Given instruction
Repeat exactly the lines from the start of the material below up to and including the "comment says otherwise." line.

* * *

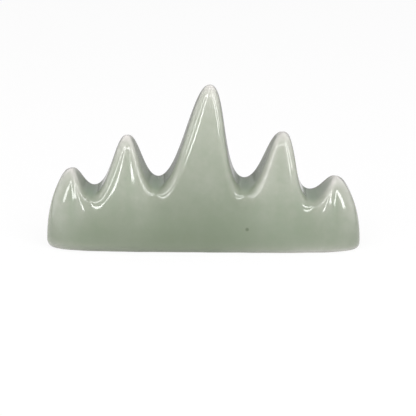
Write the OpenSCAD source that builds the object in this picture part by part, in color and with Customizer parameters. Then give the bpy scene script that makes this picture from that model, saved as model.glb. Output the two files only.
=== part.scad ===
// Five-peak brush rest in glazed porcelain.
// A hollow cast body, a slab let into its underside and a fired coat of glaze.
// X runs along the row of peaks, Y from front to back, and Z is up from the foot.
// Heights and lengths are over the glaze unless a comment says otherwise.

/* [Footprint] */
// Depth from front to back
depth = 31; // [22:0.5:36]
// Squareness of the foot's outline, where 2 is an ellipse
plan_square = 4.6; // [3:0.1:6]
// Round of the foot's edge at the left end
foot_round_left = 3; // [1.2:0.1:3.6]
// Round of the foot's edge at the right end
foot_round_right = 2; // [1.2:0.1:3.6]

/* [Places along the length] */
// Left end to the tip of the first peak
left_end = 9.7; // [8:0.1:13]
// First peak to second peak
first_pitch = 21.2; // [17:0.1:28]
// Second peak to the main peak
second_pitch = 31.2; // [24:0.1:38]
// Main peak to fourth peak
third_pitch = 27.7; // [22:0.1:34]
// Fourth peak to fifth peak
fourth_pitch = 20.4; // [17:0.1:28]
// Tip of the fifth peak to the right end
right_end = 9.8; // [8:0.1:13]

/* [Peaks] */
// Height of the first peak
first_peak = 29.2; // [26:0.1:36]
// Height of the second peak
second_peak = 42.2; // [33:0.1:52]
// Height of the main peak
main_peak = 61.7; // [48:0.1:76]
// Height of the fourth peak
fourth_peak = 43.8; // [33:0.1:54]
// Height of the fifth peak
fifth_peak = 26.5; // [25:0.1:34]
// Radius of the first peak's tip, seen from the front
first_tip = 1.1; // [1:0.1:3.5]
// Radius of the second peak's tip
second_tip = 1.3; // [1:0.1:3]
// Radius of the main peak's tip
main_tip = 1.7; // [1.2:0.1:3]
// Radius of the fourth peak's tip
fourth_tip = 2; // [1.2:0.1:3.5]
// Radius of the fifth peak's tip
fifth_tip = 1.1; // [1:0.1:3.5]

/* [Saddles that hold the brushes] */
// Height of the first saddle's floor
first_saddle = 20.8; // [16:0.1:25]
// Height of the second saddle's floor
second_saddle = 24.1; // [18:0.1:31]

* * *

Reply to the exercise
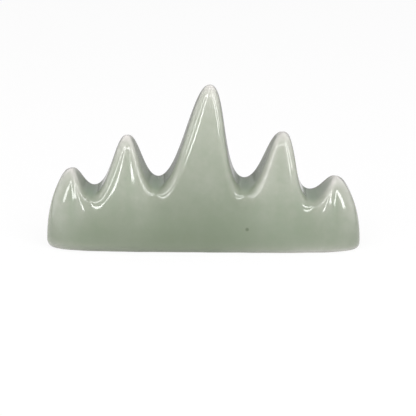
Write the OpenSCAD source that builds the object in this picture part by part, in color and with Customizer parameters. Then give the bpy scene script that makes this picture from that model, saved as model.glb. Output the two files only.
=== part.scad ===
// Five-peak brush rest in glazed porcelain.
// A hollow cast body, a slab let into its underside and a fired coat of glaze.
// X runs along the row of peaks, Y from front to back, and Z is up from the foot.
// Heights and lengths are over the glaze unless a comment says otherwise.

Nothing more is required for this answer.